Rome was not built in a day. And this may be one of the secrets of its pact with eternity. A pact so solid that its most representative monuments, from the Pantheon to the Colosseum, are no longer mere symbols or a 2000 years old empire, but today are also the subjects of research in the search for answers to one of the most complex engineering questions: is there a material that can withstand the test of time?
Researchers at Boston’s MIT, one of the world’s most prestigious universities, are trying to answer this question, and their starting point is precisely the study of the materials used by ancient Romans to build works such as the Pantheon, which after two millennia still appears sturdy and lasting.

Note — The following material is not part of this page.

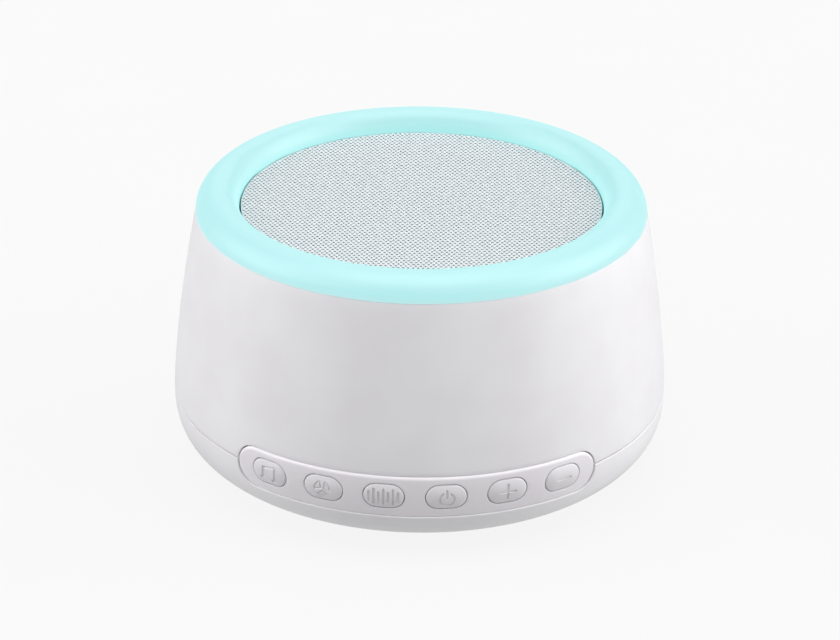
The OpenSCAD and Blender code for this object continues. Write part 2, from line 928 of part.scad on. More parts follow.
module speaker_basket() {
    window_w = 15;
    color(dark)
        difference() {
            union() {
                rotate_extrude()
                    polygon([
                        [gap_r + 0.6, basket_low], [ledge_r, basket_low],
                        [ledge_r, ledge_z - sheet], [ledge_r + 3.5, ledge_z - sheet],
                        [basket_r, ledge_z + 5], [basket_r, deck_z],
                        [speaker_r, deck_z], [speaker_r, flange_top],
                        [basket_r - sheet, flange_top], [basket_r - sheet, ledge_z + 5.4],
                        [ledge_r + 3, ledge_z], [ledge_r - sheet, ledge_z],
                        [ledge_r - sheet, basket_low + sheet], [gap_r + 0.6, basket_low + sheet]
                    ]);
                difference() {
                    around(4, ear_circle)
                        translate([0, 0, deck_z])
                            cylinder(r = ear_r, h = speaker_flange_t);
                    translate([0, 0, deck_z - over])
                        cylinder(r = basket_r + 1, h = speaker_flange_t + 2 * over);
                }
            }
            around(4, ear_circle)
                translate([0, 0, deck_z - over])
                    cylinder(r = small_screw_r + slip_fit, h = speaker_flange_t + 2 * over);
            for (turn = [45 : 90 : 315])
                rotate([0, 0, turn])
                    translate([ledge_r + 1, -window_w / 2, ledge_z + 1])
                        cube([basket_r, window_w, basket_depth - 9]);
        }
}

module speaker_top_plate() {
    color(steel)
        translate([0, 0, basket_low - plate_t])
            difference() {
                cylinder(r = plate_r, h = plate_t);
                translate([0, 0, -over])
                    cylinder(r = gap_r, h = plate_t + 2 * over);
            }
}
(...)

Such monuments not only survived the fall of the Roman Empire, but also wars, famines and bombardments. In other words, the passing of time. And according to the MIT researchers, who published an in-depth study just in the last few weeks, the key to the longevity of Roman buildings lies in the techniques used to mix the materials.
“The Pantheon would not exist without the concrete as it was in the Roman time,” said Armir Masic, MIT engineering professor and author of the study.

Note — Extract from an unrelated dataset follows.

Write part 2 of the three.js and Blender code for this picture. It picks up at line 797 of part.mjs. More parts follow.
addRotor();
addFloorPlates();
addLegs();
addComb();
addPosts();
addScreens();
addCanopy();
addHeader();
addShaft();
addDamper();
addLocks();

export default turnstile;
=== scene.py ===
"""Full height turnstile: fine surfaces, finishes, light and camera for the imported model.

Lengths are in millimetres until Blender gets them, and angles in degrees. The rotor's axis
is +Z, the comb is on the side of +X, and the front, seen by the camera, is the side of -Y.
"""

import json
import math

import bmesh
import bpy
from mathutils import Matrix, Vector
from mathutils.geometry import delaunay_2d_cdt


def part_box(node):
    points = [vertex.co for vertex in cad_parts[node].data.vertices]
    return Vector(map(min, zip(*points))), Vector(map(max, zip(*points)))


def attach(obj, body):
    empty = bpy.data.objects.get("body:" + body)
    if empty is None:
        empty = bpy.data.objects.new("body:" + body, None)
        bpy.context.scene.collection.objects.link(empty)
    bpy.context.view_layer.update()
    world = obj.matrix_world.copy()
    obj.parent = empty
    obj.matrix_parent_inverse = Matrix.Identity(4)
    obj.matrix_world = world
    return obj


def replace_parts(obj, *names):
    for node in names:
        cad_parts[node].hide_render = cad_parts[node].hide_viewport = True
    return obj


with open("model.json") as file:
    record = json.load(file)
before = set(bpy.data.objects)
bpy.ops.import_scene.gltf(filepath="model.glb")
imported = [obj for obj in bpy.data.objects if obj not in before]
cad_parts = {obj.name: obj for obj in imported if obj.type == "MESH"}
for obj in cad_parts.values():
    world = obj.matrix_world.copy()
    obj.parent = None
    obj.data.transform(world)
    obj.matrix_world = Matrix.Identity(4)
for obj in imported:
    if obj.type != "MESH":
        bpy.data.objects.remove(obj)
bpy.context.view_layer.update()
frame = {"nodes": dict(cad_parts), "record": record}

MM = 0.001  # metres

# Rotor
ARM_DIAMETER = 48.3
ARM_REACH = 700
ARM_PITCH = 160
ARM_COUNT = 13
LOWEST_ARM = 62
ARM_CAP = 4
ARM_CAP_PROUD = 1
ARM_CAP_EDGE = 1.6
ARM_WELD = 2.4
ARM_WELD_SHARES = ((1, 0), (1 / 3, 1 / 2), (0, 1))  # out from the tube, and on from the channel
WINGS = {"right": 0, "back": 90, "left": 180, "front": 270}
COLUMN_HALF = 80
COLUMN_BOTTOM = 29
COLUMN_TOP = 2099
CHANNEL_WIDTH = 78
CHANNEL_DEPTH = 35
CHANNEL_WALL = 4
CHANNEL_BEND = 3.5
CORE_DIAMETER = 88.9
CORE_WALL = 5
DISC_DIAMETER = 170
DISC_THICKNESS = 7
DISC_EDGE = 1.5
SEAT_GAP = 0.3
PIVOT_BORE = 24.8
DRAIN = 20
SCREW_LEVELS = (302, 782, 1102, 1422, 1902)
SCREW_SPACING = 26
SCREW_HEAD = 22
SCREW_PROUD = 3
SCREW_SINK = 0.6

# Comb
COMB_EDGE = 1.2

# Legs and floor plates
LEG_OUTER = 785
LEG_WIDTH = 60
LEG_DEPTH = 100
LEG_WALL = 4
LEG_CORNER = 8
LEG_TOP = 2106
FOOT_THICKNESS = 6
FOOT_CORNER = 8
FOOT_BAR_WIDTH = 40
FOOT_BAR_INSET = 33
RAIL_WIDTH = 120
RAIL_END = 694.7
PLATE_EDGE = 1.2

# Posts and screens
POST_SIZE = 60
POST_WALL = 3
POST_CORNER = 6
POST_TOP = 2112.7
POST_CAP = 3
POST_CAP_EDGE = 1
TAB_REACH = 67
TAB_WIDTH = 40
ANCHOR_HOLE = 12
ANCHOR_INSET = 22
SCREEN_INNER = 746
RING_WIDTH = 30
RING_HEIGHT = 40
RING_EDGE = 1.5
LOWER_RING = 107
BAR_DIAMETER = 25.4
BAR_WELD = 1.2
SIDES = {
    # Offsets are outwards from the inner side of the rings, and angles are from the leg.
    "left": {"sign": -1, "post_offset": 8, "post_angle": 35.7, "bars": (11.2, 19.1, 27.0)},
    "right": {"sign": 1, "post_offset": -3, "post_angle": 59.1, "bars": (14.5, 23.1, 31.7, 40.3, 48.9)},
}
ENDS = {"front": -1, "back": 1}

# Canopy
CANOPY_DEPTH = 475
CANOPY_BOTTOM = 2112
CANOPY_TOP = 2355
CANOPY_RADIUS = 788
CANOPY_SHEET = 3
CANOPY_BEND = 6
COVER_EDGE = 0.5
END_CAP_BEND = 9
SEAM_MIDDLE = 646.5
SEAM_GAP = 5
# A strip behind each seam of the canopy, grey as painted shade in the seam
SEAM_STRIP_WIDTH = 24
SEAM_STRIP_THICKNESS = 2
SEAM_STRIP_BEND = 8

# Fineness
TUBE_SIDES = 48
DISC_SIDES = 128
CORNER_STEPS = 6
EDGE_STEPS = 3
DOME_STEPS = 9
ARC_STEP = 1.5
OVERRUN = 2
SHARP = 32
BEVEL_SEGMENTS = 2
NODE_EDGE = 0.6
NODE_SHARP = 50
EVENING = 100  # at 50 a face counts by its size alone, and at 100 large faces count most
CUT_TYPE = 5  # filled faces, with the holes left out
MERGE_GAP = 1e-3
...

Analyzing ancient Rome's concrete
From the Pantheon to Boston, the materials with which ancient Rome’s monuments were built traveled thousands of miles to MIT’s labs, where researchers studied the makeup of that concrete which, as Pliny the Elder had predicted, became more solid as time went on.
“They knew that was a great material, but they probably didn’t know that it would last thousands of years,” Masic said.

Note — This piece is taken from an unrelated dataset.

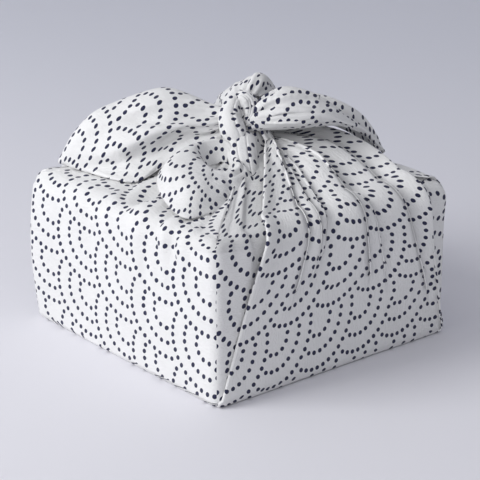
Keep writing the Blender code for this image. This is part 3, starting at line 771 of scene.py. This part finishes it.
def hemmed(grid):
    """Raise a narrow hem along the two side edges."""
    run = arc_lengths(grid, 1)
    edge = np.minimum(run, run[:, -1:] - run)
    lift = HEM_RISE * (1 - 1 / (1 + np.exp(-(edge - HEM_WIDTH) / 0.00025)))
    return grid + normals(grid) * lift[..., None]


def tail(name, keys, along, seed):
    """A tail as a thin sheet with gathers at the knot, soft swell and hems."""
    grid = lofted(keys, along, TAIL_STEPS)
    grid = grid + gathers(grid, *GATHERS[name], seed)
    grid = grid + normals(grid) * ripples(grid, 0.0007, 0.035, seed + 50)[..., None]
    grid = creased(name, hemmed(grid))
    coords = tail_coords(grid, *TAIL_LIE[name]) if name in TAIL_LIE else cup_coords(grid)
    return thickened(sheet_mesh(name, grid, coords), CLOTH * 1.3, 0.0)


def section_keys(table):
    """World points of a tail's table."""
    if isinstance(table[0][0], tuple):
        return np.array([[placed(*point) for point in row] for row in table])
    return np.array([[placed(row[0], *pair) for pair in row[1:]] for row in table])


def cup_keys():
    """World points of the rolled front tail."""
    keys = []
    for angle, *ring in FRONT_TAIL:
        a = math.radians(angle)
        keys.append([(CUP_X + r * MM * math.cos(a), CUP_Y + r * MM * math.sin(a), z * MM)
                     for r, z in ring])
    return np.array(keys)


def strap(name, seed):
    """One of the knot's straps: a gathered band that arches round the knot."""
    rows = spline(np.array(KNOT_STRAPS[name], float), 14)
    line = np.array([placed(*row[:3]) for row in rows])
    tangent = np.gradient(line, axis=0)
    tangent /= np.linalg.norm(tangent, axis=1, keepdims=True)
    out = line - placed(*KNOT_CORE[0])
    if name == "knot_down":
        out = np.tile(TOWARDS * 0.35 + UP, (len(line), 1))
    out -= tangent * np.sum(out * tangent, axis=1, keepdims=True)
    out /= np.linalg.norm(out, axis=1, keepdims=True)
    across = np.cross(tangent, out)
    share = np.linspace(-1.25, 1.25, 56)
    half = rows[:, 3, None, None] * MM
    crown = rows[:, 4, None, None] * MM
    arch = np.where(np.abs(share) <= 1, 1 - np.abs(share) ** 2.4, -(np.abs(share) - 1) * 6)
    inward = np.where(np.abs(share) <= 1, share, np.sign(share) * (1 - (np.abs(share) - 1) * 0.4))
    rng = np.random.default_rng(seed)
    ridges = np.zeros(len(share))
    count, depth = KNOT_GROOVES[name]
    for middle in np.linspace(-0.8, 0.8, count) + rng.uniform(-0.5, 0.5, count) / count:
        ridges -= rng.uniform(0.6, 1.3) * depth * np.exp(-((share - middle) / 0.06) ** 2)
    profile = (arch - 0.6 + ridges)[None, :, None]
    grid = (line[:, None] + across[:, None] * half * inward[None, :, None]
            + out[:, None] * crown * profile)
    piece = sheet_mesh(name, grid, tail_coords(grid, (0.2 + 0.01 * seed, 0.1), 35 * seed))
    return thickened(piece, CLOTH * 1.5, 0.0)


def knot_core():
    """Where the layers are pulled tight inside the knot."""
    a = np.linspace(0, 2 * math.pi, 49)[:-1]
    rows = []
    for b in np.linspace(0.12, math.pi - 0.12, 26):
        ridge = 1 + 0.05 * np.sin(9 * a + 2 * b)
        x = KNOT_CORE[0][0] + KNOT_CORE[1][0] * math.sin(b) * np.cos(a) * ridge
        y = KNOT_CORE[0][1] + KNOT_CORE[1][1] * math.sin(b) * np.sin(a) * ridge
        z = np.full(len(a), KNOT_CORE[0][2] + KNOT_CORE[1][2] * math.cos(b))
        rows.append([placed(*p) for p in zip(x, y, z)])
    grid = np.array(rows)
    across = arc_lengths(np.concatenate((grid, grid[:, :1]), axis=1), 1)
    run = arc_lengths(grid, 0)[:, :1]
    coords = both_ends(np.stack((across, np.broadcast_to(run, across.shape)), 2))
    return thickened(sheet_mesh("knot_core", grid, coords, wrap=True), CLOTH)


# Finish of the cloth
class Nodes:
    """Short hand for a material's node tree."""

    def __init__(self, tree):
        self.tree = tree

    def add(self, kind, **settings):
        node = self.tree.nodes.new(kind)
        for key, value in settings.items():
            setattr(node, key, value)
        return node

    def link(self, source, target):
        self.tree.links.new(source, target)

    def math(self, operation, *values, clamp=False):
        node = self.add("ShaderNodeMath", operation=operation, use_clamp=clamp)
        for socket, value in zip(node.inputs, values):
            if isinstance(value, (int, float)):
                socket.default_value = value
            else:
                self.link(value, socket)
        return node.outputs[0]

    def noise(self, vector, scale, detail):
        node = self.add("ShaderNodeTexNoise")
        node.inputs["Scale"].default_value = scale
        node.inputs["Detail"].default_value = detail
        self.link(vector, node.inputs["Vector"])
        return node

    def ramp(self, value, start, end, low, high, curve="SMOOTHSTEP"):
        node = self.add("ShaderNodeMapRange", interpolation_type=curve)
        for name, number in (("From Min", start), ("From Max", end),
                             ("To Min", low), ("To Max", high)):
            node.inputs[name].default_value = number
        self.link(value, node.inputs["Value"])
        return node.outputs["Result"]

    def blend(self, share, first, second):
        """Colour between two, each a tuple or a socket."""
        node = self.add("ShaderNodeMix", data_type="RGBA")
        self.link(share, node.inputs["Factor"])
        for name, colour in (("A", first), ("B", second)):
            if isinstance(colour, tuple):
                node.inputs[name].default_value = colour
            else:
                self.link(colour, node.inputs[name])
        return node.outputs["Result"]


def one_scale(n, x, y, row):
    """Mask of the dots of the wave scale in that row which lies nearest to (x, y)."""
    odd = n.math("MODULO", n.math("ADD", row, 1000.0), 2.0)
    shift = n.math("MULTIPLY", odd, SCALE_HALF)
    along = n.math("SUBTRACT", x, shift)
    column = n.math("ROUND", n.math("DIVIDE", along, 2 * SCALE_HALF))
    dx = n.math("SUBTRACT", along, n.math("MULTIPLY", column, 2 * SCALE_HALF))
    dy = n.math("SUBTRACT", y, n.math("MULTIPLY", row, SCALE_ROW))
    far = n.math("SQRT", n.math("ADD", n.math("MULTIPLY", dx, dx), n.math("MULTIPLY", dy, dy)))
    ring = n.math("ROUND", n.math("DIVIDE", far, RING_STEP))
    ring = n.math("MINIMUM", n.math("MAXIMUM", ring, 1.0), 3.0)
    angle = n.math("ARCTAN2", dx, dy)
    gap = n.math("DIVIDE", math.radians(RING_ANGLE), ring)
    half = n.math("MULTIPLY", n.math("GREATER_THAN", ring, 2.5), 0.5)
    place = n.math("SUBTRACT", n.math("DIVIDE", angle, gap), half)
    place = n.math("ADD", n.math("ROUND", place), half)
    most = n.math("ADD", n.math("MULTIPLY", ring, 2.0), half)
    place = n.math("MINIMUM", n.math("MAXIMUM", place, n.math("MULTIPLY", most, -1.0)), most)
    dot_angle = n.math("MULTIPLY", place, gap)
    reach = n.math("MULTIPLY", ring, RING_STEP)
    ox = n.math("SUBTRACT", dx, n.math("MULTIPLY", reach, n.math("SINE", dot_angle)))
    oy = n.math("SUBTRACT", dy, n.math("MULTIPLY", reach, n.math("COSINE", dot_angle)))
    lean = math.radians(DOT_LEAN)
    longways = n.math("ADD", n.math("MULTIPLY", oy, math.cos(lean)),
                      n.math("MULTIPLY", ox, math.sin(lean)))
    sideways = n.math("SUBTRACT", n.math("MULTIPLY", ox, math.cos(lean)),
                      n.math("MULTIPLY", oy, math.sin(lean)))
    longways = n.math("DIVIDE", longways, DOT[0])
    sideways = n.math("DIVIDE", sideways, DOT[1])
    return n.math("ADD", n.math("MULTIPLY", longways, longways),
                  n.math("MULTIPLY", sideways, sideways))


def printed_cotton():
    """Off-white crepe cotton with a fine weave and a navy print of dotted wave scales."""
    material = bpy.data.materials.new("printed_cotton")
    material.use_nodes = True
    n = Nodes(material.node_tree)
    shader = n.tree.nodes["Principled BSDF"]
    place = n.add("ShaderNodeUVMap", uv_map="cloth").outputs["UV"]
    apart = n.add("ShaderNodeSeparateXYZ")
    n.link(place, apart.inputs[0])

    # Place on the print, in mm, with the dots' outlines a little unsteady
    wobble = n.noise(place, 260.0, 2.0).outputs["Fac"]
    shake = n.math("MULTIPLY", n.math("SUBTRACT", wobble, 0.5), 0.5)
    x = n.math("ADD", n.math("MULTIPLY", apart.outputs[0], 1 / MM), shake)
    y = n.math("ADD", n.math("MULTIPLY", apart.outputs[1], 1 / MM), shake)
    cos, sin = math.cos(math.radians(PRINT_TURN)), math.sin(math.radians(PRINT_TURN))
    up = n.math("ADD", n.math("MULTIPLY", x, cos), n.math("MULTIPLY", y, sin))
    side = n.math("SUBTRACT", n.math("MULTIPLY", x, sin), n.math("MULTIPLY", y, cos))
    up = n.math("ADD", up, PRINT_SHIFT[1])
    side = n.math("ADD", side, PRINT_SHIFT[0])
    row = n.math("FLOOR", n.math("DIVIDE", n.math("SUBTRACT", up, ROW_OVERLAP), SCALE_ROW))
    near = one_scale(n, side, up, row)
    next_row = one_scale(n, side, up, n.math("SUBTRACT", row, 1.0))
    ink = n.ramp(n.math("MINIMUM", near, next_row), *DOT_EDGE, 1.0, 0.0)

    ground = n.blend(n.noise(place, 45.0, 5.0).outputs["Fac"], GROUND_DARK, GROUND_LIGHT)
    inks = n.blend(wobble, INK_DARK, INK_LIGHT)
    n.link(n.blend(ink, ground, inks), shader.inputs["Base Color"])

    # Threads both ways, and the short crepe wrinkles over them
    warp = n.math("SINE", n.math("MULTIPLY", x, 2 * math.pi / THREAD))
    weft = n.math("SINE", n.math("MULTIPLY", y, 2 * math.pi / THREAD))
    stretch = n.add("ShaderNodeMapping")
    stretch.inputs["Scale"].default_value = (1.0, 0.45, 1.0)
    n.link(place, stretch.inputs["Vector"])
    crepe = n.noise(stretch.outputs["Vector"], 900.0, 4.0)
    crepe.inputs["Roughness"].default_value = 0.6
    weave = n.math("MULTIPLY", n.math("MULTIPLY", warp, weft), 0.10)
    bump = n.add("ShaderNodeBump")
    bump.inputs["Strength"].default_value = 1.0
    bump.inputs["Distance"].default_value = CREPE_HEIGHT
    n.link(n.math("ADD", crepe.outputs["Fac"], weave), bump.inputs["Height"])
    n.link(bump.outputs["Normal"], shader.inputs["Normal"])
    rough = n.ramp(crepe.outputs["Fac"], 0.0, 1.0, 0.80, 0.98, "LINEAR")
    n.link(rough, shader.inputs["Roughness"])
    for name, value in (("Metallic", 0.0), ("Specular IOR Level", 0.25),
                        ("Sheen Weight", 0.12), ("Sheen Roughness", 0.5)):
        shader.inputs[name].default_value = value
    return material


# Studio
def studio():
    """Pale floor that sweeps up behind the wrap, painted darker towards the back and up the sweep
    as painted shade.
    """
    away = -TOWARDS
    profile = [(FLOOR_FRONT, 0.0), (FLOOR_BACK, 0.0)]
    for a in np.linspace(0, math.pi / 2, 16)[1:]:
        profile.append((FLOOR_BACK + SWEEP_R * math.sin(a), SWEEP_R * (1 - math.cos(a))))
    profile.append((FLOOR_BACK + SWEEP_R, WALL_TOP))
    points = [tuple(away * d + ACROSS * u + UP * z)
              for u in (-FLOOR_HALF, FLOOR_HALF) for d, z in profile]
    count = len(profile)
    faces = [(i, i + count, i + count + 1, i + 1) for i in range(count - 1)]
    mesh = bpy.data.meshes.new("floor")
    mesh.from_pydata(points, [], faces)
    mesh.shade_smooth()
    floor = bpy.data.objects.new("floor", mesh)
    bpy.context.collection.objects.link(floor)
    paint = bpy.data.materials.new("floor_paint_with_painted_shade")
    paint.use_nodes = True
    n = Nodes(paint.node_tree)
    shader = n.tree.nodes["Principled BSDF"]
    depth = n.add("ShaderNodeVectorMath", operation="DOT_PRODUCT")
    depth.inputs[1].default_value = tuple(away)
    n.link(n.add("ShaderNodeTexCoord").outputs["Object"], depth.inputs[0])
    # Painted shade: the colour darkens from the near floor to the far floor and up the sweep
    share = n.ramp(depth.outputs["Value"], -0.1, 0.7, 0.0, 1.0)
    n.link(n.blend(share, FLOOR_NEAR, FLOOR_FAR_PAINTED_SHADE), shader.inputs["Base Color"])
    shader.inputs["Roughness"].default_value = 0.75
    mesh.materials.append(paint)


def soft_light(name, direction, distance, size, watts):
    """Square soft box aimed at the wrap."""
    lamp = bpy.data.lights.new(name, "AREA")
    lamp.shape = "SQUARE"
    lamp.size = size
    lamp.energy = watts
    holder = bpy.data.objects.new(name, lamp)
    way = ACROSS * direction[0] + TOWARDS * direction[1] + UP * direction[2]
    way /= np.linalg.norm(way)
    holder.location = np.array(LIT_POINT) + way * distance
    holder.rotation_euler = Vector(way).to_track_quat("Z", "Y").to_euler()
    bpy.context.collection.objects.link(holder)


def camera():
    """Camera at the photo's viewing angle."""
    az, el = math.radians(CAMERA_TURN), math.radians(CAMERA_RISE)
    back = np.array((math.sin(az) * math.cos(el), -math.cos(az) * math.cos(el), math.sin(el)))
    right = np.array((math.cos(az), math.sin(az), 0.0))
    up = np.cross(back, right)
    data = bpy.data.cameras.new("camera")
    data.sensor_width = SENSOR
    data.lens = FOCAL_PIXELS * SENSOR / PHOTO_PIXELS
    data.clip_start = 0.01
    view = bpy.data.objects.new("camera", data)
    view.location = (right * CAMERA_PLACE[0] + up * CAMERA_PLACE[1]
                     + back * CAMERA_PLACE[2])
    view.rotation_euler = (math.pi / 2 - el, 0.0, az)
    bpy.context.collection.objects.link(view)
    bpy.context.scene.camera = view


def lights():
    """Key from the left, low enough to leave the pleated side in soft shade, and fill."""
    for name, settings in LIGHTS.items():
        soft_light(name, *settings)
    world = bpy.data.worlds.new("studio air")
    world.use_nodes = True
    air = world.node_tree.nodes["Background"]
    air.inputs["Color"].default_value = AIR_COLOUR
    air.inputs["Strength"].default_value = AIR_STRENGTH
    bpy.context.scene.world = world
    bpy.context.scene.view_settings.view_transform = "Standard"


def dressed(piece, material):
    """Material, slot and body of one piece."""
    piece.data.materials.append(material)
    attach(piece, "root")
    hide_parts(NODE)


def build():
    """Make every piece and dress it."""
    cotton = printed_cotton()
    dressed(under_cloth(), cotton)
    for side in FLAP_FOLDS:
        dressed(flap(side), cotton)
    tails = (("left_tail", section_keys(LEFT_TAIL), TAIL_STEPS),
             ("right_tail", section_keys(RIGHT_TAIL), TAIL_STEPS),
             ("back_tail", section_keys(BACK_TAIL), TAIL_STEPS),
             ("front_tail", cup_keys(), CUP_STEPS))
    for seed, (name, keys, along) in enumerate(tails, 1):
        dressed(tail(name, keys, along, seed), cotton)
    for seed, name in enumerate(KNOT_STRAPS, 1):
        dressed(strap(name, seed), cotton)
    dressed(knot_core(), cotton)


build()
studio()
lights()
camera()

MIT’s labs discovered that it all depended on the way the materials were mixed together. Roman cement was produced by mixing volcanic rock held together with a special mortar made by mixing pozzolan, lime and water. In addition, Roman peers and dams were built with a concrete that contains aluminous minerals that add strength and durability.
This point was also highlighted by the British magazine The Economist, which recently quoted “De Architecture”, the first century B.C. work on architecture by Marcus Vitruvius Pollio, an architect that, according to historians, also joined Julius Caesar in many military campaigns. In his books, the Roman scholar focused on concrete production techniques that would allow the material to resist the passage of time.
The Boston research, published in the periodical “Scienze Advances,” takes what was already known about Roman construction techniques a step further, adding interesting discoveries about the monuments of Ancient Rome that may be useful to the world’s construction industry in the coming years. The researchers examined a sample of Roman concrete from a wall in the ancient city of Privernum near Rome, revealing it contained different forms of calcium carbonate of a kind usually formed when there is a lack of water. This led to the conclusion that ancient Romans did not add water to the lime but ash, as recently reported by The Guardian.
Called “hot mixing” because of the heat it produces, this process helps the mortar to set and reduces the water content. When in time the concrete cracks and water seeps in, it dissolves calcium carbonate, and the concrete self heals as the materials react.
The team note calcium carbonate filled cracks have recently been found in Roman concrete.
“Roman-inspired approaches, based for example on hot mixing, might be a cost-effective way to make our infrastructure last longer through the self-healing mechanisms we illustrate in this study,” Masic said.